The other moment that really dazzled me, happened in “The Beginning of the End.” This episode introduces the final angel, or is he the Fifth Child? Or are they the same thing in the end? Things get weird when Kaworu makes a pass at Shinji. This raises some interesting questions about Shinji. He rejects Kaworu, but not before agreeing to take a bath with him, but he snaps back at Misato when she reaches out to comfort him.

I’m unclear what both her intentions were in that moment, and what his interpretation of her intentions was. Was she just trying to take his hand, or did she have something more in mind? She wanted to comfort Shinji, and her statement after, asking if he’s “afraid of women” makes it seem like she had more in mind than just a touch on the hand. I imagine these are the kind of questions that have been pondered countless times since the show aired.

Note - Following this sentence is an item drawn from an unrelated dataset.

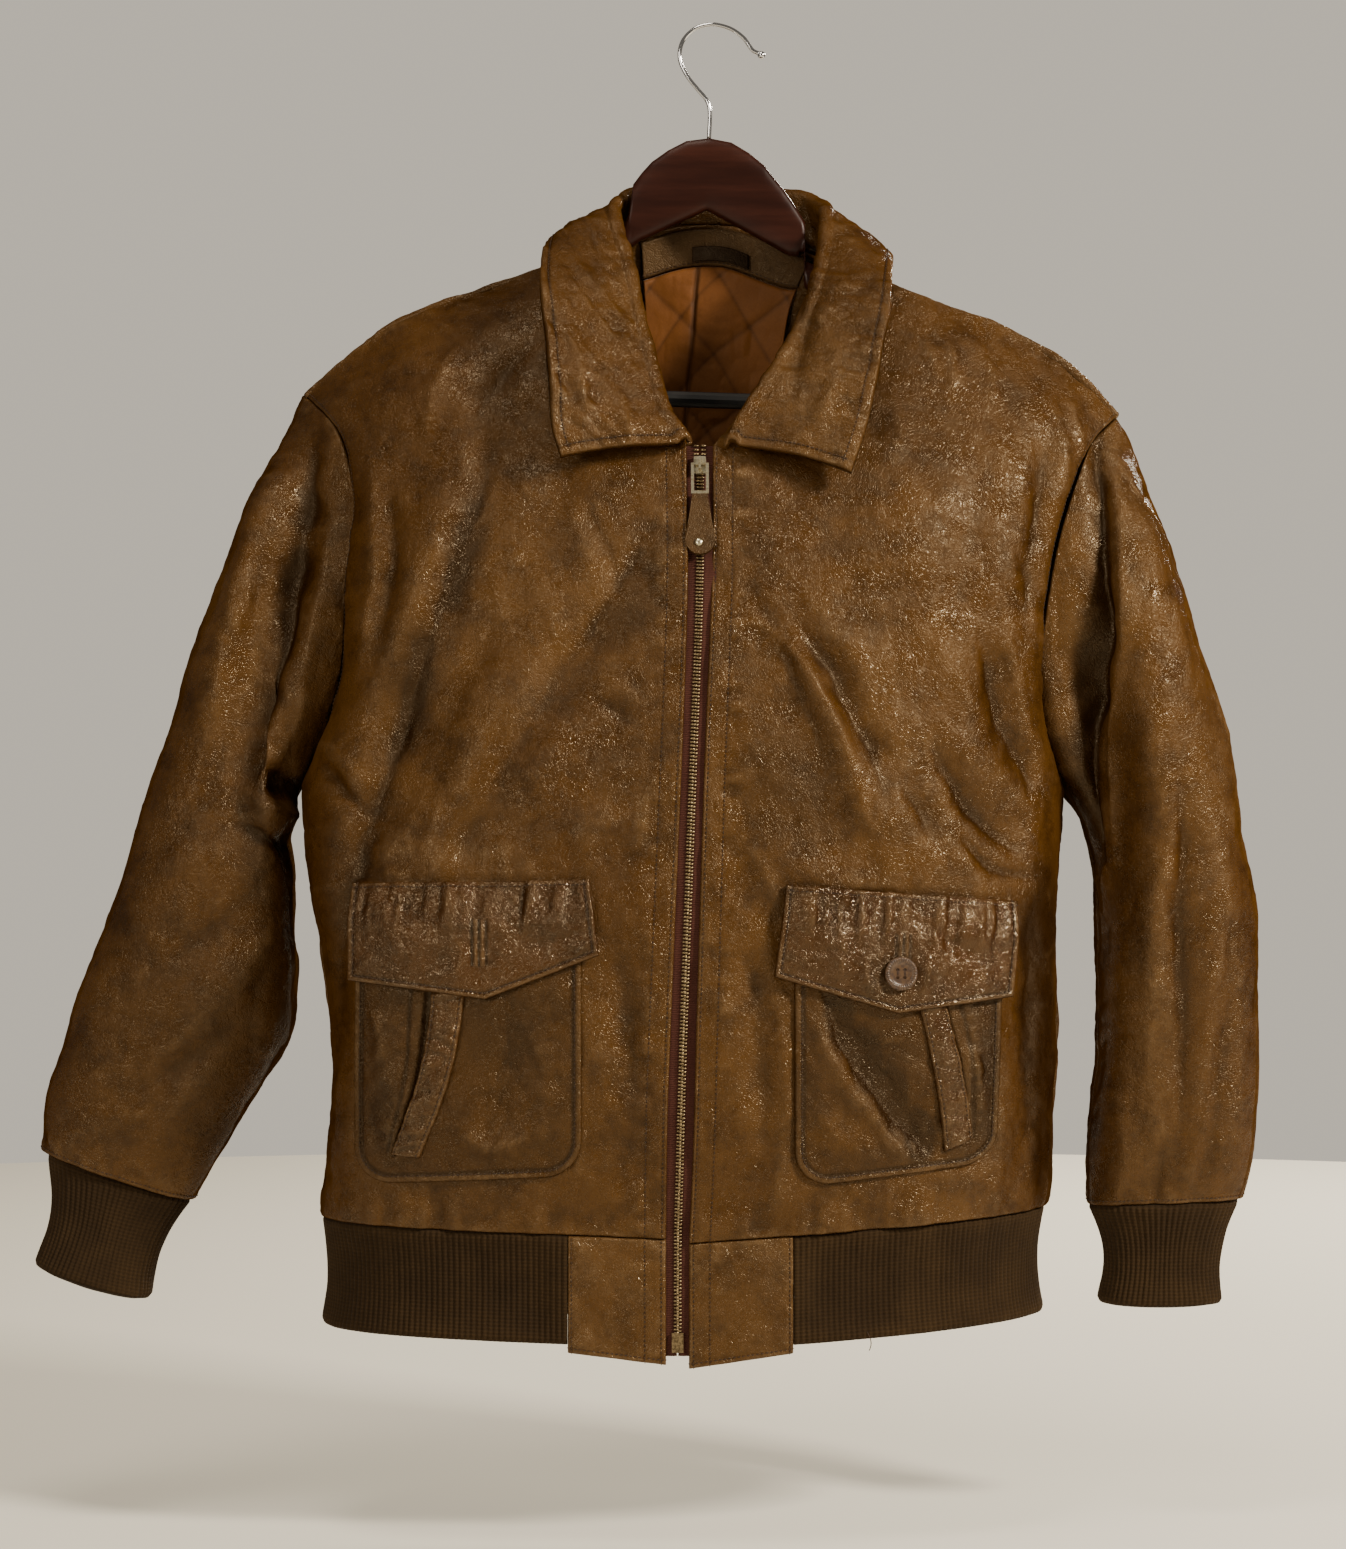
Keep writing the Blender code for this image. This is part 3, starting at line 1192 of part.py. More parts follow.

Anyway, Kaworu takes control of the second Eva, and moves down to find Lilith, with Shinji in pursuit in Unit 01. The whole thing is scored by “Ode to Joy” which lends the scene this operatic, absurd, brilliant quality. Again, I was feeling Kubrick’s spirit hovering around the sequence. The Evas descend and the universe moves closer to its end. Knowing that the last two episodes were some kind of surreal, mental piece, I was expecting them to reach Adam and destroy the universe, so the tension was really high.

But, visually the sequence is absolutely standout. Few images are as brilliant as Kaworu hovering in the air as the two Evas battle behind him. It was over the top and brilliant, particularly during that audacious minute long pause with no movement at all, just Shinji holding Kaworu in his hand. Anno and co. really outdid themselves with these last few episodes. Every episode had an instantly iconic image, and throughout there was a lot of formal and visual experimentation that generally paid great dividends.

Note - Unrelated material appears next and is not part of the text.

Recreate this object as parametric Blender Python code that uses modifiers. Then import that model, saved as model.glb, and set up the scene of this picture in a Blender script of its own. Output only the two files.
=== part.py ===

Kaworu made a big impact in his brief appearance on the show, mainly because unlike every other character floating around, he seemed generally at peace with himself. He seeks Adam, finds out that Adam isn’t there, and has no particular problem being put to death. Now, I consider myself a pretty adept film viewer, but I was one step behind for much of the episode. Luckily, I had read an issue of Lucifer a couple of weeks ago which discussed the concept of Lilith, the first wife of Adam, who he rejected, prompting her to go out and form some kind of demon race known as the Lilim. So, this Lilith seems to be tied to that. However, how this figures in the overall picture of things I’m not quite sure yet. I’ve got to see the episodes again, and End of Eva, before I can more accurately assess things.

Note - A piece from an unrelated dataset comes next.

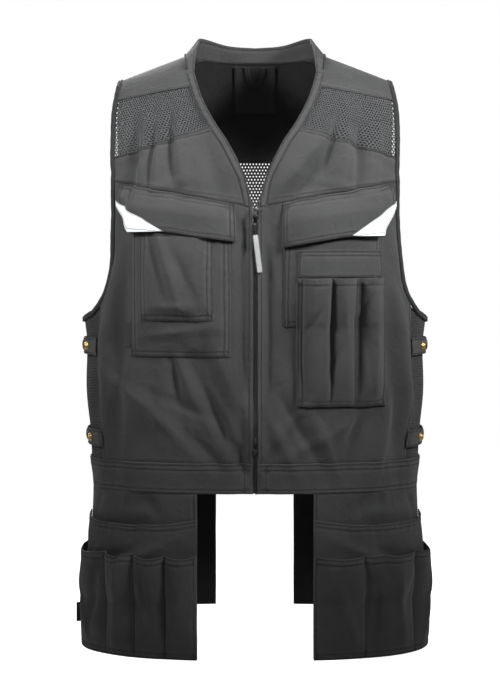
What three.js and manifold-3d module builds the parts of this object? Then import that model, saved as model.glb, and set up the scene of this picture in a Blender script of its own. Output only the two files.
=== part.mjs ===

But, I shall still scratch the surface of those last two episodes. Closing out a TV series is a tricky thing, just look at the fact that they required another movie to end things here. Obviously I’m looking forward to that film, but I think this ending does a great job of bringing things to a satisfying close. The problem with an ending is that it’s arbitrary, the only ending in life is death, that can make for a satisfying series closer, just look at the all time classic finale of Cowboy Bebop, but it’s not for everyone.

The finales I love most are the ones that go out media res, with questions still up in the air and something left to ponder. It may be frustrating that we’ll never know exactly what happened to Agent Cooper after the last episode of Twin Peaks, but I’d rather have that kind of final burst of energy capping things off than a traditional closer. Much as I love The Wire, the finale never surprised me, it was what I was expected, a solid conclusion to the story, nothing more, nothing less. It probably helped that I was going in expecting a psychological experience, not a narrative conclusion, but I really loved the episode.

It reminded me a bit of The Prisoner’s odd finale, but taken to a whole different level. The last episode of The Prisoner is a powerful piece of surreal storytelling, but it’s not at the level of this work. I can’t think of any other film that is so totally enmeshed both in the characters’ brains and in the process of self examination.

The use of title cards is really interesting, a device that turns the episode into a psychological examination, both for the character and the viewer. I think you almost have to bring your own life into it for it to work, to think about how you relate to the issues the characters are engaged with. People who are totally happy with themselves and their lives probably won’t have much to relate to, but I think there are very few of those viewers out there. The rest of us can engage with the characters’ struggles, even if most people aren’t as desperately troubled as this bunch.

I’m going to delve more into the episode tomorrow. There’s so much in there, it deserves a thorough examination to make sure everything is covered. And, tomorrow I’m also going to check around the city and try to find a copy of End of Evangelion. I hear the Death and Rebirth movie isn’t worth watching though? Is that the case or is there something of note in there? How about the director’s cut versions of 25 and 26?


nicholas reed said...

Death and Rebirth is essentially a recap of the series plus the first half of End of Evangelion. You don't really need to watch it if you've seen the series.

End of Eva is amazing though. And leaves you with just as many questions as it answers.

Anonymous said...

The use of music and silence in this series is really incredible, isn't it? The title cards in the last few episodes reminded me vividly of "October: Ten Days that Shook the Word", by Sergei Eisenstein. He referred to the technique as "the kino fist".

End of Evangelion is basically a giant "fuck you" to the fan base that wasn't happy with the series' experimental ending. I personally found it totally superfluous; a crass parody of what had come before.

Patrick said...

Conflicting messages on End of Eva, I'll judge for myself and report back once I see it. I don't need 'answers' for what happens because I think the show was never really about giant robots fighting, it was about the people involved in the story, and I think their arcs are resolved well. Hearing about them before hand, I thought the last two episodes would be an out of the blue shift in tone and style, but they felt very natural coming out of what we'd just seen.

It's certainly more out there than what had come before, but it's just going further into that place, not going to some entirely new place.